经卷与药炉成了他们的生活背景。
丹烟缭绕中朝云在苏东坡眼里就像天女维摩。
不似杨枝别乐天,恰如通德伴伶玄。阿奴络秀不同老,天女维摩总解禅。经卷药炉新活计,舞衫歌扇旧姻缘。丹成逐我三山去,不作巫阳云雨仙。(《朝云诗》)
两人还一同创建放生池,行善积德。
朝云临终,“诵《金刚经》四句偈而绝。”
在东坡心里,朝云是知己。
元祐初年,东坡因旧党宰相司马光欲尽废新法,而与之争论“参用所长”,又被旧党投机分子排斥到杭州当太守,心中闷闷不乐。
某日吃过饭,苏东坡摸着自己的肚子缓步而行,忽然起了童心。
他问一干侍女自己肚里是什么东西?
唯朝云道:“学士一肚皮不合时宜。”
东坡因此会心捧腹大笑。
在惠州,朝云常常为苏东坡唱词,以慰其愁肠。
她最爱唱的是东坡的《蝶恋花》:
花褪残红青杏小,燕子飞时,绿水人家绕。枝上柳绵吹又少,天涯何处无芳草。墙里秋千墙外道,墙外行人,墙里佳人笑。笑渐不闻声渐悄,多情却被无情恼。
这是美丽而哀伤的词。
春天即将消逝,枝上的柳絮无端飘零。然而,任凭此刻春尽,天涯处处,总有新鲜的芳草。被一种情怀牵系而不能释怀的人,就像那路过的行人,听到墙内佳人巧笑,怦然心动,而那撩动人心的人却毫不知情。
“多情却被无情恼。”
每唱这首词,朝云往往流泪,为苏东坡词中“枝上柳棉吹又少,天涯何处无芳草”感伤。
这感伤,既为自己飘零的身世,也为苏轼被放逐的人生。
当时,苏东坡不过大笑,说:“是吾悲秋,而汝又伤春矣。

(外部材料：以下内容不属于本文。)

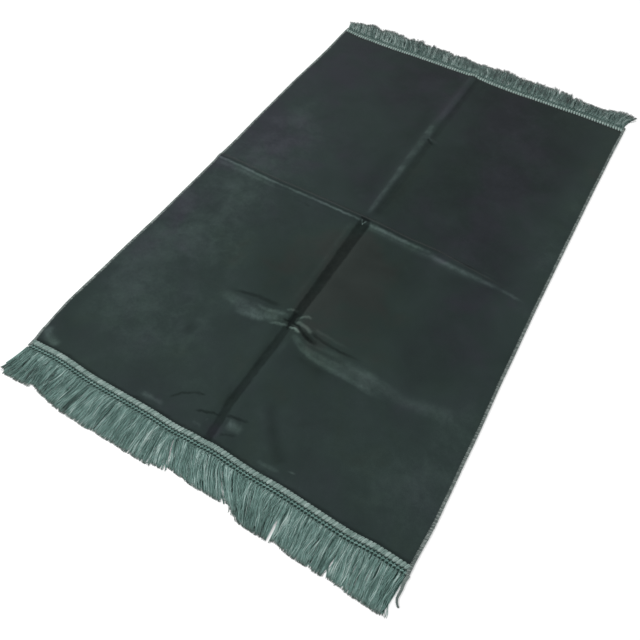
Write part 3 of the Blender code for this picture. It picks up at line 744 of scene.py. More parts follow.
def make_velour():
    material, tree, shader = new_material("dark green velour", 0.92, 0.12, 0.35, 0.10)
    spot = add(tree, "TexCoord").outputs["Object"]
    nap_and_painted_light = add(tree, "Attribute", attribute_name="nap_and_painted_light").outputs["Fac"]
    warmth = add(tree, "Attribute", attribute_name="warmth").outputs["Fac"]
    grain = add(tree, "TexNoise", {"Vector": spot, "Scale": 900.0, "Detail": 1.0}).outputs["Fac"]
    tint, hand, blot, small, fine = (
        add(tree, "Group", {"Vector": spot, "Scale": scale}, node_tree=patches).outputs[0]
        for scale in PATCH_SCALES)
    uneven = math_node(tree, "MULTIPLY_ADD", small, 0.34, 1.0)
    uneven = math_node(tree, "MULTIPLY_ADD", fine, 0.22, uneven)
    # nap moves the pile along its ramp: pressed pile, and painted highlights and painted shade of the folds
    level = math_node(tree, "MULTIPLY_ADD", math_node(tree, "MULTIPLY", nap_and_painted_light, uneven), 0.5, PLAIN_LEVEL)
    for source, share in ((hand, 0.032), (small, 0.016), (fine, 0.010), (grain, 0.05)):
        level = math_node(tree, "MULTIPLY_ADD", source, share, level)
    green = colour_ramp(tree, level, [(stop, paint(*shade)) for stop, shade in PILE_SHADES])
    hue = math_node(tree, "MULTIPLY_ADD", warmth, 0.50, PLAIN_HUE)
    for source, share in ((tint, 0.16), (blot, 0.20)):
        hue = math_node(tree, "MULTIPLY_ADD", source, share, hue)
    shift = colour_ramp(tree, hue, [(stop, (*filter_colour, 1.0)) for stop, filter_colour in HUE_FILTERS])
    brighter = blend_colours(tree, 1.0, green, (FILTER_LOSS, FILTER_LOSS, FILTER_LOSS, 1.0), "MULTIPLY")
    tree.links.new(blend_colours(tree, 1.0, brighter, shift, "MULTIPLY"), shader["Base Color"])
    combed = add(tree, "Mapping", {"Vector": spot, "Scale": (1.0, 0.45, 1.0)}).outputs[0]
    fibres = add(tree, "TexNoise", {"Vector": combed, "Scale": 1300.0, "Detail": 2.0}).outputs["Fac"]
    bump = add(tree, "Bump", {"Height": fibres, "Strength": 0.35, "Distance": 0.0006})
    tree.links.new(bump.outputs[0], shader["Normal"])
    return material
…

”
而朝云离去之后,苏东坡再也不忍复闻此词。
苏东坡一生仕途浮沉,自杭州起朝云始终追随无怨。
他们一同挨过了黄州“今年刈草盖雪堂,日炙风吹面如墨”(《赠孔毅甫》)的清苦,一同忍受过爱子苏遁夭折的痛苦,一同走过苏东坡晚年的悲凉。
朝云的陪伴,是苏东坡后半生的温暖。
当朝云仙逝时,东坡竟有“狂风卷朝霞”之感、“孤光挂天涯”之痛。
年迈的东坡以隆重的宗教仪式安葬了她。
这时的东坡身心疲惫,常常陷入对往昔的回忆和怀念,其中尤以对朝云的怀念为最多。
他写了《悼朝云》,寄托了自己对朝云深挚的怀念:
苗而不秀岂其天,不使童乌与我玄。驻景恨无千岁药,赠行惟有小乘禅。伤心一念偿前债,弹指三生断后缘。归卧竹根无远近,夜灯勤礼塔中仙。
这首词,虽不似悼念王弗的情怀丰盛,但伤心却更为沉痛。
他夜夜挑灯礼拜,仿佛如此朝云就会回来。
自朝云去后,东坡未再娶妻,孤独地走到了人生的终点。